In some ways, that slide may have been predestined by the decision of his high school coach to play his son ahead of Ben at quarterback. That resulted in Ben being overlooked by most of the major college football programs, resulting in him signing with Miami of Ohio. 

All he did was turn that afterthought of a program into an NCAA college football power while he was there...at least until he left.

The rest of the Steelers' 2004 draft was ho hum at best.  The Steelers miss badly on small school cornerback prospect, Ricardo Colclough, in the second round.  I loved the pick at the time. 

They bounced back in the third round by drafting a mammoth tackle, the perennially franchised and overpaid Max Starks.  They missed on the rest of their picks (Nathaniel Adibi, Bo Lacy, Drew Caylor, Eric Taylor, and Matt Kranchick).  No late-round gems in this class.

For the Steelers, this draft was all about Big Ben.  It was arguably their second most important draft in history, behind the fabled 1974 class that landed four Hall of Famers (and undrafted rookie free agent safety Donnie Shell), all because they landed one amazing player.

The next season, they would win all but one game during the regular season (the loss was the last game Tommy Maddox started before forever relinguishing the job) before finally losing to the Patriots in the AFC Championship game.  That run of success by a rookie quarterback may never be duplicated.  Two years later, they are hoisting the Lombardi trophy.  

The Steelers weren't the only team that changed their fortunes with that draft.

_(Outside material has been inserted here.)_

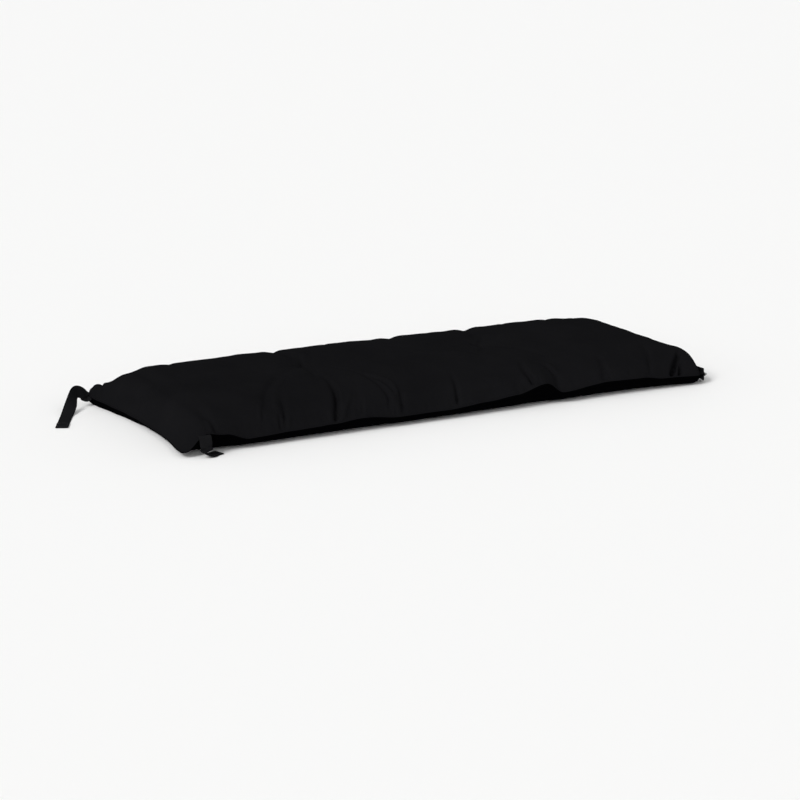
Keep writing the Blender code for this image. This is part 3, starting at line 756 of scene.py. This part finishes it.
def tie_stations(tie):
    """The route's points, the sewn end first: x, y, height and bank."""
    near = np.linspace(-SEAM_SEARCH, SEAM_SEARCH, SEAM_POINTS)
    on_side = abs(tie.v) == 1
    u = np.clip(tie.u + near * on_side, -1, 1)
    v = np.clip(tie.v + near * (not on_side), -1, 1)
    seam = np.column_stack(plan(u, v))
    middle = len(near) // 2
    out = outward(tie)
    left = np.array([-out[1], out[0]])
    beside = np.abs((seam - seam[middle]) @ left) < CLEAR_WIDTH / 2
    bow = ((seam - seam[middle]) @ out)[beside].max()
    root = seam[middle] + (bow + SEAM_GAP) * out
    root_z = section_height(u, v, "seam")[middle] - CAD_THICKNESS / 2
    rows = []
    for run, share in ((-TUCK, TUCKED_SHARE), (SEWN_RUN, 1.0)):
        rows.append(np.array([*(root + run * out), root_z, share * np.radians(tie.sewn_bank)]))
    for station in tie.route:
        place = root + station.out * out + station.left * left
        rows.append(np.array([*place, station.height, np.radians(station.bank)]))
    return rows


def band_frames(tie):
    """Middle point, way across, way up and way ahead at each step of a tie; band folds its hem back
    on top of these.
    """
    route = smooth_route(tie_stations(tie))
    places = [Vector(row[:3]) for row in route]
    frames = []
    for step, (place, bank) in enumerate(zip(places, route[:, 3])):
        ahead = places[min(step + 1, len(places) - 1)] - places[max(step - 1, 0)]
        if step == 0:
            ahead = Vector((*outward(tie), 0))
        level = Vector((-ahead.y, ahead.x, 0)).normalized()
        upward = ahead.normalized().cross(level)
        across = level * np.cos(bank) + upward * np.sin(bank)
        facing = ahead.normalized().cross(across).normalized()
        low = place.copy()
        low.z = max(low.z, abs(across.z) * BAND_WIDTH / 2)
        frames.append((low + facing * BAND_THICKNESS / 2, across, facing, ahead.normalized()))
    return frames


def band(tie):
    """A tie as one woven strip whose end is folded back over itself, and its length as cut."""
    frames = band_frames(tie)
    turn = (BAND_THICKNESS + HEM_GAP) / 2
    end, across, facing, ahead = frames[-1]
    path = [(place, way, up) for place, way, up, _ in frames]
    for angle in np.linspace(0, np.pi, HEM_FOLD_POINTS + 2)[1:-1]:
        offset = ahead * np.sin(angle) * turn + facing * (1 - np.cos(angle)) * turn
        path.append((end + offset, across, facing * np.cos(angle) - ahead * np.sin(angle)))
    walked = 0.0
    for number in range(len(frames) - 1, 0, -1):
        place, way, up, _ = frames[number]
        path.append((place + up * 2 * turn, way, -up))
        walked += (place - frames[number - 1][0]).length
        if walked > HEM_LENGTH:
            break
    body = bmesh.new()
    layer = body.loops.layers.uv.new("weave")
    angles = np.arange(PROFILE_POINTS) * 2 * np.pi / PROFILE_POINTS
    wide = np.sign(np.cos(angles)) * np.abs(np.cos(angles)) ** PROFILE_POWER
    thick = np.sign(np.sin(angles)) * np.abs(np.sin(angles)) ** (1 / (1 + PROFILE_POWER))
    rings = []
    run = 0.0
    runs = []
    for number, (place, way, up) in enumerate(path):
        run += (place - path[max(number - 1, 0)][0]).length
        runs.append(run)
        ring = []
        for w, t in zip(wide, thick):
            # the selvedge is a little fuller than the rest
            fullness = 1 - SELVEDGE_SHARE + SELVEDGE_SHARE * abs(w) ** SELVEDGE_POWER
            full = BAND_THICKNESS / 2 * fullness
            ring.append(body.verts.new(place + way * w * BAND_WIDTH / 2 + up * t * full))
        rings.append(ring)
    sides = close_tube(body, rings)
    spots = {}
    for ring, far in zip(rings, runs):
        for corner, w in zip(ring, wide):
            spots[corner] = (w * BAND_WIDTH / 2, far)
    for face in sides:
        for loop in face.loops:
            loop[layer].uv = spots[loop.vert]
    return finished(tie.name + "_band", body), runs[-1]


def hem_stitches(tie):
    """A box of stitches that holds the hem."""
    frames = band_frames(tie)
    # from the band's middle to the top of its hem
    lift = BAND_THICKNESS / 2 + HEM_GAP + BAND_THICKNESS
    places = [place for place, _, _, _ in frames]
    runs = np.cumsum([0.0] + [(b - a).length for a, b in zip(places, places[1:])])

    def spot(from_end, aside):
        far = runs[-1] - from_end
        number = int(np.clip(np.searchsorted(runs, far) - 1, 0, len(runs) - 2))
        share = (far - runs[number]) / (runs[number + 1] - runs[number])
        (a, way, up, _), (b, _, _, _) = frames[number], frames[number + 1]
        return a.lerp(b, share) + way * aside + up * lift, up

    body = bmesh.new()
    half = BAND_WIDTH / 2 - STITCH_INSET
    first, last = STITCH_INSET, HEM_LENGTH - STITCH_INSET
    corners = [(first, -half), (last, -half), (last, half), (first, half), (first, -half)]
    for (from_a, aside_a), (from_b, aside_b) in zip(corners, corners[1:]):
        length = np.hypot(from_b - from_a, aside_b - aside_a)
        count = max(2, round(length / STITCH_PITCH))
        for number in range(count):
            middle = (number + 0.5) / count
            reach = STITCH_LENGTH / length / 2
            middles = []
            for share in np.linspace(middle - reach, middle + reach, STITCH_RINGS):
                from_end = from_a + (from_b - from_a) * share
                place, up = spot(from_end, aside_a + (aside_b - aside_a) * share)
                bend = ((share - middle) / reach) ** 2
                radius = STITCH_RADIUS * (1 - STITCH_TAPER * bend)
                middles.append((place - up * STITCH_RADIUS * STITCH_DIP * bend, up, radius))
            run = (middles[-1][0] - middles[0][0]).normalized()
            rings = []
            for place, up, radius in middles:
                aside = run.cross(up).normalized()
                rings.append(round_ring(body, place, aside, up, radius, STITCH_SIDES))
            close_tube(body, rings)
    return finished(tie.name + "_stitches", body)


class Nodes:
    """Short ways to build a material."""

    def __init__(self, name):
        self.material = bpy.data.materials.new(name)
        self.material.use_nodes = True
        self.tree = self.material.node_tree
        self.shader = self.tree.nodes["Principled BSDF"]

    def add(self, kind, **settings):
        node = self.tree.nodes.new(kind)
        for key, value in settings.items():
            setattr(node, key, value)
        return node

    def join(self, source, target):
        self.tree.links.new(source, target)

    def math(self, operation, a, b=None):
        node = self.add("ShaderNodeMath", operation=operation)
        for socket, value in zip(node.inputs, (a, b)):
            if value is None:
                continue
            if isinstance(value, (int, float)):
                socket.default_value = value
            else:
                self.join(value, socket)
        return node.outputs[0]

    def noise(self, kind, coordinates):
        node = self.add("ShaderNodeTexNoise")
        node.inputs["Scale"].default_value = kind.scale
        node.inputs["Detail"].default_value = kind.detail
        self.join(coordinates, node.inputs["Vector"])
        return node.outputs["Fac"]


def woven(name, deep, faded, warp, weft, bump_strength, painted_underside_shade=False):
    """Black cloth: crossing threads, slubs, faded patches and a soft sheen; if asked, painted shade
    darkens the lower panel.
    """
    n = Nodes(name)
    place = n.add("ShaderNodeTexCoord")
    split = n.add("ShaderNodeSeparateXYZ")
    n.join(place.outputs["UV"], split.inputs[0])
    sines = []
    for axis, pitch in ((0, warp), (1, weft)):
        turns = n.math("MULTIPLY", split.outputs[axis], 2 * np.pi / pitch)
        sines.append(n.math("SINE", turns))
    threads = n.math("MULTIPLY", *sines)
    slubs = n.math("MULTIPLY", n.noise(SLUBS, place.outputs["Object"]), SLUB_RELIEF)
    height = n.math("ADD", n.math("MULTIPLY", threads, THREAD_RELIEF), slubs)
    bump = n.add("ShaderNodeBump")
    bump.inputs["Strength"].default_value = bump_strength
    bump.inputs["Distance"].default_value = BUMP_DISTANCE
    n.join(height, bump.inputs["Height"])
    n.join(bump.outputs[0], n.shader.inputs["Normal"])
    # faded patches, and the threads' own light and dark
    patches = n.noise(PATCHES, place.outputs["Object"])
    shade = n.math("ADD", n.math("MULTIPLY", threads, THREAD_TONE), patches)
    mix = n.add("ShaderNodeMix", data_type="RGBA")
    mix.inputs["A"].default_value = deep
    mix.inputs["B"].default_value = faded
    n.join(shade, mix.inputs["Factor"])
    cloth = mix.outputs["Result"]
    if painted_underside_shade:
        # painted shade: the lower panel is darkened nearly to black to stand for the shade under
        # the cushion
        lower = n.add("ShaderNodeMix", data_type="RGBA")
        n.join(n.math("GREATER_THAN", split.outputs[1], UNDERSIDE_SHADE_START), lower.inputs["Factor"])
        n.join(cloth, lower.inputs["A"])
        lower.inputs["B"].default_value = UNDERSIDE_SHADE
        cloth = lower.outputs["Result"]
    n.join(cloth, n.shader.inputs["Base Color"])
    rough = n.add("ShaderNodeMapRange")
    for socket, value in zip(("To Min", "To Max"), CLOTH_ROUGHNESS):
        rough.inputs[socket].default_value = value
    n.join(n.noise(WEAR, place.outputs["Object"]), rough.inputs["Value"])
    n.join(rough.outputs[0], n.shader.inputs["Roughness"])
    n.shader.inputs["Specular IOR Level"].default_value = 0.0
    n.shader.inputs["Sheen Weight"].default_value = SHEEN_WEIGHT
    n.shader.inputs["Sheen Roughness"].default_value = SHEEN_ROUGHNESS
    n.shader.inputs["Sheen Tint"].default_value = SHEEN_TINT
    return n.material


def thread_material():
    """Black thread with a paler fuzz."""
    n = Nodes("black sewing thread")
    place = n.add("ShaderNodeTexCoord")
    mix = n.add("ShaderNodeMix", data_type="RGBA")
    mix.inputs["A"].default_value = BAND_DEEP
    mix.inputs["B"].default_value = THREAD_PALE
    n.join(n.noise(FUZZ, place.outputs["Object"]), mix.inputs["Factor"])
    n.join(mix.outputs["Result"], n.shader.inputs["Base Color"])
    n.shader.inputs["Roughness"].default_value = THREAD_ROUGHNESS
    return n.material


def floor():
    """A pale plain floor, far wider than the view."""
    body = bmesh.new()
    bmesh.ops.create_grid(
        body, x_segments=FLOOR_CELLS, y_segments=FLOOR_CELLS, size=FLOOR_REACH
    )
    mesh = bpy.data.meshes.new("studio_floor")
    body.to_mesh(mesh)
    body.free()
    made = link("studio_floor", mesh)
    made.location.z = -FLOOR_DROP
    paint = bpy.data.materials.new("pale floor")
    paint.use_nodes = True
    shader = paint.node_tree.nodes["Principled BSDF"]
    shader.inputs["Base Color"].default_value = FLOOR_PAINT
    shader.inputs["Roughness"].default_value = FLOOR_ROUGHNESS
    mesh.materials.append(paint)
    return made


def light(name, comes_from, spread, power):
    """A soft light that is even over the whole floor."""
    lamp = bpy.data.lights.new(name, "SUN")
    lamp.angle = np.radians(spread)
    lamp.energy = power
    made = link(name, lamp)
    made.location = comes_from
    made.rotation_euler = Vector(comes_from).to_track_quat("Z", "Y").to_euler()


def studio():
    """A white sky that dims towards the top, and the lights."""
    world = bpy.data.worlds.new("soft studio")
    world.use_nodes = True
    tree = world.node_tree
    background = tree.nodes["Background"]
    background.inputs["Color"].default_value = (1.0, 1.0, 1.0, 1.0)
    way = tree.nodes.new("ShaderNodeTexCoord")
    split = tree.nodes.new("ShaderNodeSeparateXYZ")
    tree.links.new(way.outputs["Generated"], split.inputs[0])
    dim = tree.nodes.new("ShaderNodeMapRange")
    dim.interpolation_type = "SMOOTHSTEP"
    sockets = ("From Min", "From Max", "To Min", "To Max")
    for socket, value in zip(sockets, (*SKY_DIMS, SKY_LOW, SKY_HIGH)):
        dim.inputs[socket].default_value = value
    tree.links.new(split.outputs["Z"], dim.inputs["Value"])
    tree.links.new(dim.outputs[0], background.inputs["Strength"])
    bpy.context.scene.world = world
    for lamp in LIGHTS:
        light(*lamp)
    bpy.context.scene.view_settings.view_transform = "Standard"


def camera():
    """The camera, from its place, the way it looks and its roll."""
    azimuth, elevation, roll = np.radians([CAMERA_AZIMUTH, CAMERA_ELEVATION, CAMERA_ROLL])
    level = np.cos(elevation)
    back = Vector((np.sin(azimuth) * level, -np.cos(azimuth) * level, np.sin(elevation)))
    right = (-back).cross(Vector((0, 0, 1))).normalized()
    up = right.cross(-back)
    tilted_right = right * np.cos(roll) + up * np.sin(roll)
    tilted_up = up * np.cos(roll) - right * np.sin(roll)
    lens = bpy.data.cameras.new("camera")
    lens.lens = CAMERA_LENS
    lens.sensor_width = SENSOR
    lens.shift_x, lens.shift_y = CAMERA_SHIFT
    lens.clip_end = CAMERA_FAR
    made = link("camera", lens)
    turned = Matrix((tilted_right, tilted_up, back)).transposed().to_4x4()
    made.matrix_world = Matrix.Translation(CAMERA_AT) @ turned
    bpy.context.scene.camera = made


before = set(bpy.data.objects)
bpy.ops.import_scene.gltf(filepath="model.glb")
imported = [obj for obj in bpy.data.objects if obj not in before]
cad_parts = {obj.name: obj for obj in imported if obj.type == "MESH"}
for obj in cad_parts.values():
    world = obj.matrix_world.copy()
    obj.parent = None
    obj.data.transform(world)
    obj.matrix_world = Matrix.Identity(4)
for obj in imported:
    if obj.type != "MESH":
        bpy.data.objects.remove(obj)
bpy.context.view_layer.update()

cushion_cloth = woven(
    "black woven cover",
    BLACK_DEEP,
    BLACK_FADED,
    THREAD_PITCH,
    THREAD_PITCH,
    COVER_BUMP,
    painted_underside_shade=True,
)
band_cloth = woven(
    "black woven band", BAND_DEEP, BAND_FADED, THREAD_PITCH, RIB_PITCH, BAND_BUMP
)
sewing_thread = thread_material()

cushion = cover()
cushion.data.materials.append(cushion_cloth)
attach(cushion, "root")
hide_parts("cushion")

points = np.array([vertex.co for vertex in cushion.data.vertices])
for side, knot in zip(("left", "right"), TUFTS):
    near = np.hypot(points[:, 0] - knot.x, points[:, 1] - knot.y) < KNOT_REACH
    heights = points[near, 2]
    upper = heights[heights > KNOT_HEIGHT].min()
    lower = heights[heights < KNOT_HEIGHT].max()
    for place, height, lift in (("top", upper + THREAD_RADIUS, 1), ("under", lower, -1)):
        thread = tuft_threads(f"tuft_thread_{side}_{place}", knot, height, lift)
        thread.data.materials.append(sewing_thread)
        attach(thread, "root")

for tie in TIES:
    strip, length = band(tie)
    strip.data.materials.append(band_cloth)
    stitches = hem_stitches(tie)
    stitches.data.materials.append(sewing_thread)
    for piece in (strip, stitches):
        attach(piece, "root")
    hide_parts(tie.name)

ground = floor()
studio()
camera()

The Giants, Cardinals, and Chargers, all bottom dwellers at the time, also made choices that would eventually reverse the fortunes of their franchises and vault them among the league's elite teams. Yes, the draft does matter that much.

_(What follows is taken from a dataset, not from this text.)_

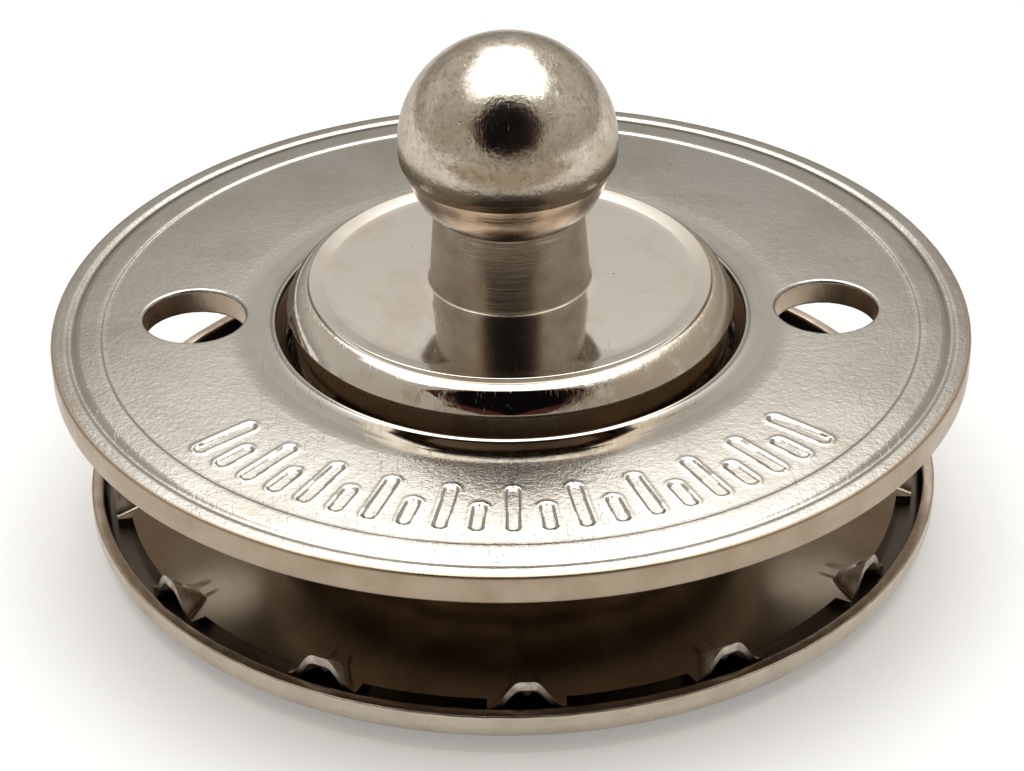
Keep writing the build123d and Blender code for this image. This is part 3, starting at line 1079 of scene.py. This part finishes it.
def sky_ramp(tree, share, stops):
    """Colours over the way from the front horizon over the top to the back one."""
    node = tree.nodes.new("ShaderNodeValToRGB")
    band = node.color_ramp
    band.interpolation = "LINEAR"
    while len(band.elements) < len(stops):
        band.elements.new(0.5)
    for element, (degrees, colour) in zip(band.elements, stops):
        element.position = degrees / 180
        element.color = (*(c / SKY_PEAK for c in colour), 1)
    tree.links.new(share, node.inputs["Fac"])
    return node.outputs["Color"]


def world_light():
    """A soft white box overhead, dimmer behind and warm and darker in front, as the metal mirrors it."""
    world = bpy.data.worlds.new("studio")
    bpy.context.scene.world = world
    world.use_nodes = True
    tree = world.node_tree
    coordinates = tree.nodes.new("ShaderNodeTexCoord")
    parts = tree.nodes.new("ShaderNodeSeparateXYZ")
    tree.links.new(coordinates.outputs["Generated"], parts.inputs[0])
    x, y, z = parts.outputs
    sweep = add_math(tree, "ARCTAN2", z, add_math(tree, "MULTIPLY", y, -1))
    share = add_range(tree, sweep, 0, math.pi)
    taper = add_range(tree, share, SKY_TAPER_START / 180, SKY_TAPER_END / 180, 1.0, SKY_TAPER)
    aside = add_math(tree, "MULTIPLY", add_math(tree, "ABSOLUTE", x), taper)
    reach = add_range(tree, aside, SKY_CORE, SKY_REACH, curve="SMOOTHSTEP")
    mix = tree.nodes.new("ShaderNodeMix")
    mix.data_type = "RGBA"
    tree.links.new(reach, mix.inputs["Factor"])
    tree.links.new(sky_ramp(tree, share, SKY_OVERHEAD), mix.inputs[6])
    tree.links.new(sky_ramp(tree, share, SKY_SIDES), mix.inputs[7])
    background = tree.nodes["Background"]
    tree.links.new(mix.outputs[2], background.inputs["Color"])
    background.inputs["Strength"].default_value = SKY_PEAK


def make_floor():
    """Pale floor under the part."""
    size = 600 * MM
    corners = [(-size, -size, 0), (size, -size, 0), (size, size, 0), (-size, size, 0)]
    mesh = bpy.data.meshes.new("floor")
    mesh.from_pydata(corners, [], [(0, 1, 2, 3)])
    mesh.materials.append(pale_floor())
    floor = bpy.data.objects.new("floor", mesh)
    bpy.context.scene.collection.objects.link(floor)


def camera_place():
    """The camera's place, and the direction from its aim back to it."""
    back = Vector((0, -math.cos(CAMERA_ELEVATION), math.sin(CAMERA_ELEVATION)))
    return Vector(CAMERA_AIM) + back * CAMERA_DISTANCE, back


def make_camera():
    """Long lens from the front, above the disc."""
    data = bpy.data.cameras.new("view")
    data.lens = CAMERA_LENS
    data.sensor_width = 36
    data.clip_start = 1 * MM
    data.clip_end = 5
    camera = bpy.data.objects.new("view", data)
    bpy.context.scene.collection.objects.link(camera)
    place, back = camera_place()
    camera.location = place * MM
    camera.rotation_mode = "QUATERNION"
    level = (-back).to_track_quat("-Z", "Y")
    camera.rotation_quaternion = level @ Quaternion((0, 0, 1), -CAMERA_ROLL)
    bpy.context.scene.camera = camera


def matt_card(name, colour):
    """Material of a card that mirrors nothing."""
    material = bpy.data.materials.new(name)
    material.use_nodes = True
    shader = material.node_tree.nodes["Principled BSDF"]
    shader.inputs["Base Color"].default_value = (*colour, 1)
    shader.inputs["Roughness"].default_value = 1.0
    shader.inputs["Specular IOR Level"].default_value = 0.0
    return material


def unseen_stage(piece):
    """Stage piece that only the metal mirrors."""
    piece.visible_camera = False
    piece.visible_shadow = False
    piece.visible_diffuse = False


def make_dark_card():
    """Many-sided dark card that faces the ball from the front: black, with brown sides."""
    place, back = camera_place()
    centre = Vector((0, 0, BALL_CENTRE)) + back * DARK_CARD_DISTANCE
    across = Vector((1, 0, 0))
    up = back.cross(across)
    wide, high, lift = DARK_CARD_CORE_WIDTH, DARK_CARD_CORE_HEIGHT, DARK_CARD_CORE_LIFT
    core_corners = [(x * wide, y * high + lift) for x, y in DARK_CARD_CORNERS]
    shell = Shell()
    outer = [shell.point(*(centre + across * x + up * y)) for x, y in DARK_CARD_CORNERS]
    inner = [shell.point(*(centre + across * x + up * y)) for x, y in core_corners]
    shell.bridge(outer, inner, 0)
    shell.face(tuple(inner), 1)
    brown = matt_card("card_brown", (0.085, 0.03, 0.018))
    unseen_stage(shell.build("dark_card", [brown, matt_card("card_black", (0.004,) * 3)]))


def make_front_card():
    """Brown-grey card lying in front, which keeps the underside of the ball dark."""
    shell = Shell()
    shell.face(tuple(shell.point(*corner) for corner in FRONT_CARD_CORNERS), 0)
    unseen_stage(shell.build("front_card", [matt_card("card_grey", (0.36, 0.31, 0.25))]))


make_camera()
make_floor()
world_light()
make_dark_card()
make_front_card()

stud = make_stud([
    polished_nickel("polished_nickel"),
    ball_nickel("ball_nickel"),
    inner_nickel("thread_nickel", (0.40, 0.32, 0.235), (0.28, 0.215, 0.155)),
    collar_nickel("collar_nickel"),
    bevel_nickel("bevel_nickel"),
    neck_nickel("neck_nickel"),
])
nut = make_ring_nut([
    satin_nickel("satin_nickel"),
    edge_nickel("edge_nickel"),
    # Painted shade: the nut's underside and sleeve are painted darker brown for the gap beneath
    inner_nickel("under_nickel", (0.44, 0.37, 0.29), (0.31, 0.25, 0.19), 0.22, 0.34, 0.003),
])
cap = make_cap([
    dish_nickel("dish_nickel"),
    # Painted shade: the cap's inside is painted near black where it lies in shade
    inner_nickel("dish_inside_nickel", (0.13, 0.11, 0.09), (0.09, 0.075, 0.06), 0.3, 0.45),
    inner_nickel("lip_nickel", (0.42, 0.35, 0.28), (0.20, 0.15, 0.11), 0.2, 0.4),
])
washer = make_washer(washer_nickel("washer_nickel"))

for piece in (stud, nut, cap, washer):
    tidy_normals(piece)
place_piece(stud, "stud_base", "ball_stud")
place_piece(cap, "stud_base", "base_cap")
place_piece(washer, "stud_base", "prong_washer")
place_piece(nut, "nut", "ring_nut")

bpy.context.scene.view_settings.view_transform = "Standard"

The Steelers made one other huge move that year.  That was the year that the Maestro, defensive wizard Dick LeBeau, returned to the fold heralding the return of "Blitzburgh."  That was huge and I hope he coaches until he is 137 years old.

But, the story of that draft is the story of the Steelers' resurgence.  It all started with the best player in that draft sliding...and falling...and then landing in Pittsburgh.